Ecco una storia che dimostra come talora i rubinetti perdono anche a casa dell’idraulico. Avete presente tutti quei servizi terroristici sulla provenienza dei pesci serviti da una miriade di ristoranti (pseudo)giapponesi che si vedono passare sempre più spesso in TV?
Li abbiamo visti tutti, e sicuramente tutti abbiamo pensato che in un paese come l’Italia è pressoché impossibile servire pesce crudo che non sia adeguatamente monitorato dalle nostre autorità sanitarie. Vero, ma è anche vero che il diavolo si annida spesso nei dettagli.

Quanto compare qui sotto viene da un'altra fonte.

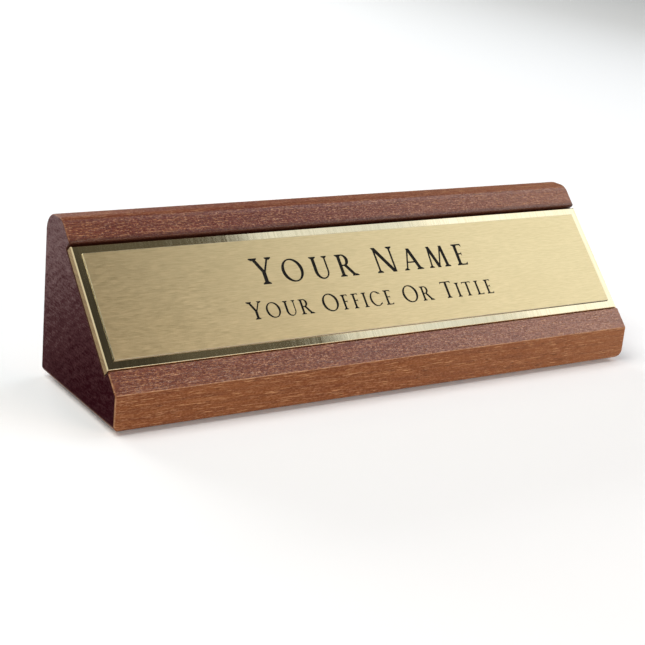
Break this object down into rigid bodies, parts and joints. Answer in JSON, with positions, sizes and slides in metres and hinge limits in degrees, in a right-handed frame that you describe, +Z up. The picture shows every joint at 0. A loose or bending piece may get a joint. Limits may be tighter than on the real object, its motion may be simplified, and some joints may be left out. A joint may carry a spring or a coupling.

Provate a immaginare di essere a capo di un progetto nazionale sul microbioma intestinale e di scoprire di avere nel vostro intestino un misterioso batterio gigante (dicasi Epulopiscium) che in letteratura è descritto esclusivamente come simbionte dei pesci chirurgo o dell’intestino di cinesi affetti da MICI. E poi magari scoprite che improvvisamente vi si sono quintuplicati i Proteobacteri, e fate caso al fatto che da un po’ di tempo soffrite di strani gonfiori addominali e di misteriosi rash cutanei. Immaginate infine di avere frequentato con una certa regolarità un determinato ristorante etnico gestito da cinesi che serve esclusivamente sushi e sahimi e il gioco è fatto. Non vi verrebbe qualche sospetto? Siate sinceri…
Per carità, non si muore certo di questo tipo di infestazioni, e sicuramente un po’ di rifaximina e di ECN dovrebbero rimettere a posto tutto nel giro di qualche mese, ma immaginate che la stessa cosa accada a qualcuno che magari si trovi già in uno stato disbiotico o, peggio, di infiammazione intestinale. Le cose potrebbero mettersi davvero male. Si tratta di un caso che impone una segnalazione ai NAS, certo, ma che soprattutto ci induce a riflettere sui potenziali rischi del pesce crudo in un mercato globale.